Next, we retrieve the ego network of the authors of these tweets, including all the users that the authors are following and are being followed by.
## Preprocess data
users_followers <- user_stats %>%
select(user_id,followers) %>%
filter(!user_id %in% x) %>%
filter(followers>0, followers < 500000) %>%
unique %>%
mutate(calls_needed=((followers/5000)%>%ceiling))
## Retrieve followers
if(nrow(users_followers>0)) {
## Smaller accounts to retrieve in one time frame
smaller_accounts <- users_followers %>%
filter(followers<=75000) %>%
arrange(followers)
## Big accounts to retrieve in more time frames
are_there_big_accounts <- ifelse(nrow(users_followers %>%filter(followers>75000))!=0,TRUE,FALSE)
## Initiating results df
followers <- NULL
## Loops through given data frame row by row
for(i in 1:nrow(smaller_accounts)) {
## Subset batch, announcing batch start
batch <- smaller_accounts[i,]
calls_needed <- batch$calls_needed
## Limit check
limit_check(batch$calls_needed,TRUE,"followers/ids")
print(paste("###### Retrieving user",i,"of",nrow(smaller_accounts)))
## Retrieve followers. Returning NA when no results given
tmp <- batch %>%
group_by(user_id) %>% ##=user_id) %>%
do(
data.frame(follower=(pos_get_followers(.$user_id,calls_needed)))) %>%
as.data.frame
tmp$follower <- tmp$follower %>% as.character
followers <- rbind(followers,tmp)
} ## einde retrieval small accounts
if(are_there_big_accounts==TRUE) {
## create set
big_accounts <- users_followers %>%
filter(followers>75000) %>%
arrange(calls_needed)
## Loops through given data frame row by row
for(i in 1:nrow(big_accounts)) {
## Subset batch, announcing batch start
batch <- big_accounts[i,]
## Retrieve followers. Returning NA when no results given
tmp <- batch %>%
group_by(user_id) %>%
do(
data.frame(follower=get_followers_for_large_account(.$user_id,.$calls_needed))) %>%
as.data.frame
tmp$follower <- tmp$follower %>% as.character
followers <- rbind(followers,tmp)
} ## for loop big_accounts
} ## einde retrieval large
followers$user_id <- followers$user_id %>% as.character
followers$follower <- followers$follower %>% as.character
} ## einde retrieval followers
## Retrieve following
## Preprocess data
users_following <- user_stats %>%
select(user_id,following) %>%
filter(user_id %in% followers$user_id) %>%
filter(following>0,following<500000) %>%
unique %>%
mutate(calls_needed=((following/5000)%>%ceiling))

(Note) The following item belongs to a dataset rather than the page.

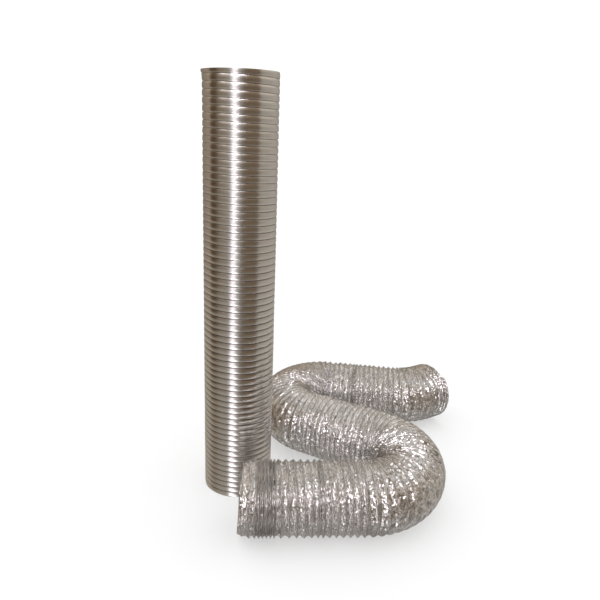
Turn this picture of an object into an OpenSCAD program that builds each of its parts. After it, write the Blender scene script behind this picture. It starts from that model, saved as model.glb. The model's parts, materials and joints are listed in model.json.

if(nrow(users_following>0)) {
## Smaller accounts to retrieve in one time frame
smaller_accounts <- users_following %>%
filter(following<=75000) %>%
arrange(calls_needed)
## Big accounts to retrieve in more time frames
are_there_big_accounts <- ifelse(nrow(users_following %>%filter(following>75000))!=0,TRUE,FALSE)
## Initiating results df
following <- NULL
## Loops through given data frame row by row
for(i in 1:nrow(smaller_accounts)) {
## Subset batch, announcing batch start
batch <- smaller_accounts[i,]
calls_needed <- batch$calls_needed
## Limit check
limit_check(batch$calls_needed,TRUE,"friends/ids")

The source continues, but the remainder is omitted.